Acrobazie politiche e voli pindarici, questo ciò che fanno adesso a sinistra. Ma poi è normale che sia così. Se il referendum è stato un fallimento, visto il mancato quorum allora ecco che si cerca di dare un valore ai numeri. Dicendo che alla fine sono più quelli che hanno votato al referendum non seguendo le direttive del centrodestra che era per il non voto che quelli che nel 2022 hanno eletto la Meloni.
Vittoria quindi per la sinistra, con la linea Boccia che ancora oggi è quella gettonata.

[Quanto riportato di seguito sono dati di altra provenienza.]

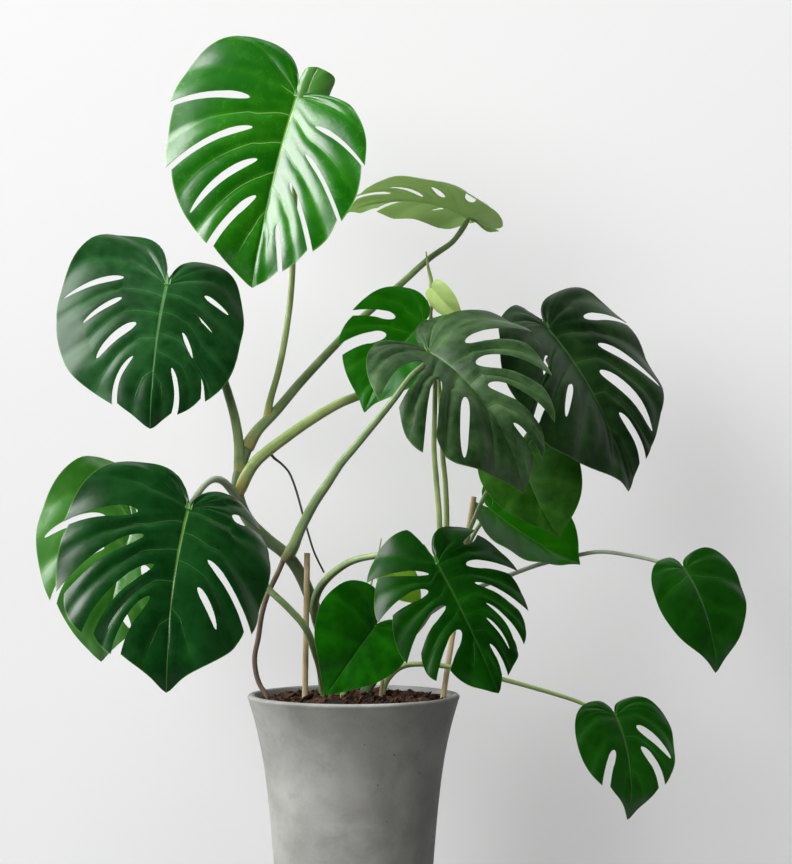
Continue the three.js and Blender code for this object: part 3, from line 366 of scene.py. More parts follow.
def slit_half_width(part, cut, reach):
    """Half the width of a slit, as a share of the margin's run; an open slit ends as wide as its mouth."""
    whole = (reach - cut["near"][1]) / (cut["far"][1] - cut["near"][1])
    is_open = cut["far"][1] >= 1
    start = np.clip(whole / SLIT_ROUND, 0, 1)
    inner = np.sqrt(start * (2 - start))
    if is_open:
        outer = 1 - (1 - cut["mouth"]) * whole
    else:
        outer = np.sqrt(np.clip(1 - ((whole - SLIT_ROUND) / (1 - SLIT_ROUND)) ** 2, 0, 1))
    shape = np.where(whole < SLIT_ROUND, inner, outer)
    shape = np.where((whole <= 1e-9) | ((whole >= 1 - 1e-9) & (not is_open)), 0, shape)
    share = slit_centre(cut, reach)
    ahead = vein_point(part, share + SHARE_STEP, reach)
    behind = vein_point(part, share - SHARE_STEP, reach)
    speed = np.linalg.norm(ahead - behind, axis=-1)
    return cut["width"] * shape / 2 / (speed / (2 * SHARE_STEP))


def finger_columns(slits, total):
    """Even numbers of columns for the fingers, so that a vein can run up the middle of each."""
    middles = [(cut["near"][0] + cut["far"][0]) / 2 for cut in slits]
    bounds = [0, *middles, 1]
    pairs = total // 2
    counts = [max(1, int((b - a) * pairs)) for a, b in zip(bounds, bounds[1:])]
    while sum(counts) < pairs:
        fullness = [n / (bounds[i + 1] - bounds[i]) for i, n in enumerate(counts)]
        counts[fullness.index(min(fullness))] += 1
    while sum(counts) > pairs:
        counts[counts.index(max(counts))] -= 1
    return [2 * n for n in counts], bounds


def vein_parts(width):
    """Where the side veins run in a finger, as parts of its width."""
    count = max(1, round(width / VEIN_SPACING))
    return [(i + 0.5) / count for i in range(count)]


def finger_rows(before, after, columns):
    """Reach at which the slits begin, and the reach of each row of the grid."""
    near_a, far_a = (before["near"][1], before["far"][1]) if before else DEFAULT_REACH
    near_b, far_b = (after["near"][1], after["far"][1]) if after else DEFAULT_REACH
    near = near_a + (near_b - near_a) * columns
    far = np.minimum(FARTHEST_CUT, far_a + (far_b - far_a) * columns)
    rows = [near * s for s in RIB_STEPS]
    rows += [near + s * (far - near) for s in SLIT_STEPS]
    rows += [far + s * (1 - far) for s in EDGE_STEPS]
    rows += [np.ones_like(near)]
    return near[:, None], np.stack(rows, 1)


class Finger:
    """Grid of the stretch of half a blade between two slits: columns from base to tip, rows to the margin."""

    def __init__(self, part, before, after, first, count, total):
        self.part = part
        self.first = first
        self.count = count
        self.total = total
        self.is_last = after is None
        columns = np.linspace(0, 1, count + 1)
        self.near, self.reach = finger_rows(before, after, columns)
        self.column = columns[:, None] * np.ones_like(self.reach)
        self.spread = smooth(self.reach / self.near)
        self.low = self.edge(before, 1, 0)
        self.high = self.edge(after, -1, 1)
        self.joined_before = self.whole_rows(before, 0)
        self.joined_after = self.whole_rows(after, -1)
        self.pulled = self.pulled_reach(before)

    def edge(self, cut, sign, end):
        """Share at one side of the finger, beside a slit or at the end of the half."""
        if cut is None:
            return 0 * self.reach + end
        return slit_centre(cut, self.reach) + sign * slit_half_width(self.part, cut, self.reach)

    def whole_rows(self, cut, at):
        """Rows in which this finger and the next one are joined."""
        if cut is None:
            return np.zeros(self.reach.shape[1], bool)
        return slit_half_width(self.part, cut, self.reach[at]) == 0

    def pulled_reach(self, before):
        """Reach with the corner beside an open slit drawn back."""
        if before is None or before["far"][1] < 1:
            return self.reach
        back = self.part["hook"] * (1 - self.column) ** 2
        return self.reach * (1 - back * smooth((self.reach - self.near) / (1 - self.near)))

    def flat_at(self, at, even):
        """Share and flat place of a column, evenly placed on the midrib and then between the slits."""
        share = even + (self.low + (self.high - self.low) * at - even) * self.spread
        flat = vein_point(self.part, share, self.pulled)
        flat[..., 1] += vein_shift(self.part["length"], even) * (1 - self.spread)
        return share, flat

    def grid(self):
        """Share and flat place of every point of the grid."""
        steps = (self.first + np.arange(self.count + 1)) / self.total
        return self.flat_at(self.column, steps[:, None] * np.ones_like(self.reach))

    def vein_distance(self, flat, veins):
        """Distance in mm to the nearest side vein."""
        distance = np.full(self.reach.shape, FAR_AWAY)
        for vein in veins:
            line = self.flat_at(vein, (self.first + vein * self.count) / self.total)[1]
            distance = np.minimum(distance, np.linalg.norm(line - flat, axis=-1))
        return distance

    def lift(self, spec, share, veins, seed):
        """Rise between the side veins, waves along the margin, and the margin's dip where a vein meets it."""
        nearest = np.min([np.abs(self.column - v) for v in veins], axis=0)
        between_veins = nearest / (0.5 / len(veins))
        arch = np.sin(np.pi * np.clip(self.reach * ARCH_END, 0, 1)) ** ARCH_FULLNESS
        rise = np.sin(np.pi * ARCH_TURN * between_veins) * arch
        size = self.part["width"] / RELIEF_WIDTH
        wave = np.sin(share * WAVE_TURNS + seed) * smooth((self.reach - WAVE_FROM) / (1 - WAVE_FROM))
        lift = spec["quilt"] * size * rise + spec["wave"] * size * wave
        dip = smooth((self.reach - DIP_FROM) / (1 - DIP_FROM)) * (1 - between_veins)
        return lift - DIP_DEPTH * size * dip

    def key(self, side, number, c, r):
        """Name of a grid point; what two fingers or two halves share has the same name in both."""
        if r == 0:
            return "rib", max(self.first + c, int(BASE_SHARE * self.total))
        if c == self.count and self.is_last:
            return "tip", r
        if c == 0 and self.joined_before[r]:
            return side, "join", number - 1, r
        if c == self.count and self.joined_after[r]:
            return side, "join", number, r
        return side, number, c, r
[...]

Ma allora, se dobbiamo dare importanza ai 15 milioni di cittadini che secondo Conte avevano a cuore le questioni inserite nel referendum, bisogna anche dare ascolto al 70% che alle urne non ci è andato proprio. O forse secondo il leader del M5S quel 70% non merita rispetto? E se consideriamo i numeri come li leggono a sinistra, se i no alle modifiche sul Jobs Act sono al 13%, cosa significa che Matteo Renzi che ha detto di andare a votare ma di scrivere NO ai quesiti, dal 2% appena che ha nei sondaggi o che ha preso alle ultime elezioni di colpo è passato al 13%?
Referendum, risultati e giudizi
La cosa certa è che se il referendum è stato indetto, vuol dire che si puntava al quorum, altrimenti potremmo dire che fanno bene a pensarla male coloro i quali sostengono che la tornata referendaria sia stata solo uno spreco di denaro pubblico. Una sorta di sfida all’OK Corral interna al PD, una specie di nuove primarie.
Se nemmeno l’esponente di +Europa analizza il dato sulla cittadinanza a lui tanto cara come quesito, sostenendo che “ha vinto l’astensionismo organizzato che si è fatto forte dell’astensionismo spontaneo e della mancanza di informazione ma non ci sentiamo sconfitti”, allora siamo alla frutta come si dice in questi casi. Se fosse stato un referendum senza quorum, c’è da scommettere che avrebbe vinto il NO sul quesito della cittadinanza.
Solo alcuni hanno ammesso la sconfitta. Ma forse più per vendette interne o polemiche fratricide che per altro. Per esempio l’europarlamentare dem e vicepresidente del Parlamento europeo Pina Picerno ha parlato di “sconfitta profonda e regalo a Meloni”. Chiedendo anche di ammettere il tutto. “Un regalo enorme a Giorgia Meloni e alle destre. Fuori dalla nostra bolla c’è un Paese che vuole futuro e non rese di conti sul passato. Ora maturità, serietà e ascolto, evitando acrobazie assolutorie sui numeri”.